You should be able to right shift by the (number of bits) - 4 regardless of endianness.
Since you already know how to compute the number of bits, it should suffice to just subtract 4 and shift by that number, and then (for safety), mask with 0xF.
See this question for discussion about endianness.
Q But how about the most significant nibble, 2?
A (x >> (sizeof(int)*8-4)) & 0xF
Quick question on left shifts in assembly using the "sall" instruction.
From what I understand, "sall rightop, leftop" would translate to "leftop = leftop << rightop", so taking an integer and shifting the bits 4 spaces to the left would result in a multiplication by 2^4.

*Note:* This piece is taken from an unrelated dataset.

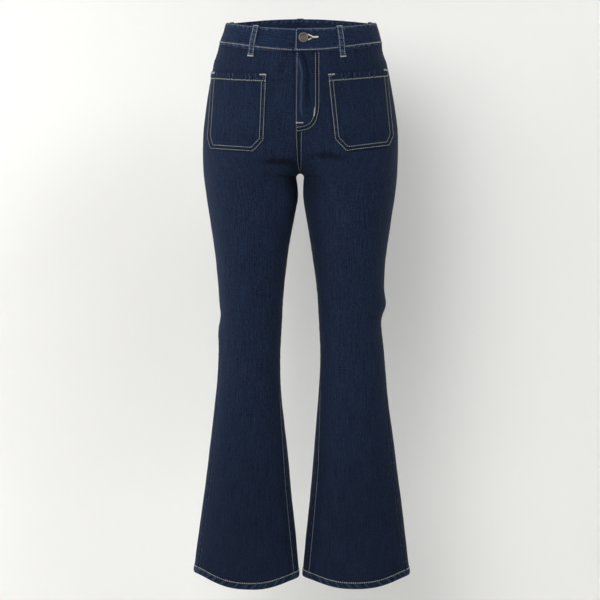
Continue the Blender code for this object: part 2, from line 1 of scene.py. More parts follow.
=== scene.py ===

But what happens when the integer is unsigned, 32-bits, and is something like:
1111 1111 1111 1111 1111 0000 0010 0010
Would a left shift in this case become 1111 1111 1111 1111 0000 0010 0010 0000 ?
Obviously this is not a multiplication by 2^4.
Thanks!!
It is a multiplication by 2^4, modulo 2^32:
n = (n * 2^4) % (2 ^ 32)
You can detect the bits that got "shifted out" by performing a shift left followed by masking, in this case
dropped = (n >> (32-4)) & (1<<4-1)
Left shifts (SAL, SHL) simply lose the bits on the left. The bits on the right get filled with 0. If any of the lost bits is 1, you have an overflow and the wrong result in terms of multiplication. You use S*L for both non-negative and negative values.
The regular right shift (SHR) works in exactly the same manner, but the direction is reverse, the bits on the left get filled with 0 and you lose the bits on the right. The result is effectively rounded/truncated towards 0. You use SHR of non-negative values because it does not preserve the sign of the value (0 gets written into it).
The arithmetic shift right (SAR) is slightly different. The most significant bit (=leftmost bit, sign bit) doesn't get filled with 0. It gets filled with its previous value, thus preserving the sign of the value. Another notable difference is that if the value is negative, the lost bits on the right result in rounding towards minus infinity instead of 0.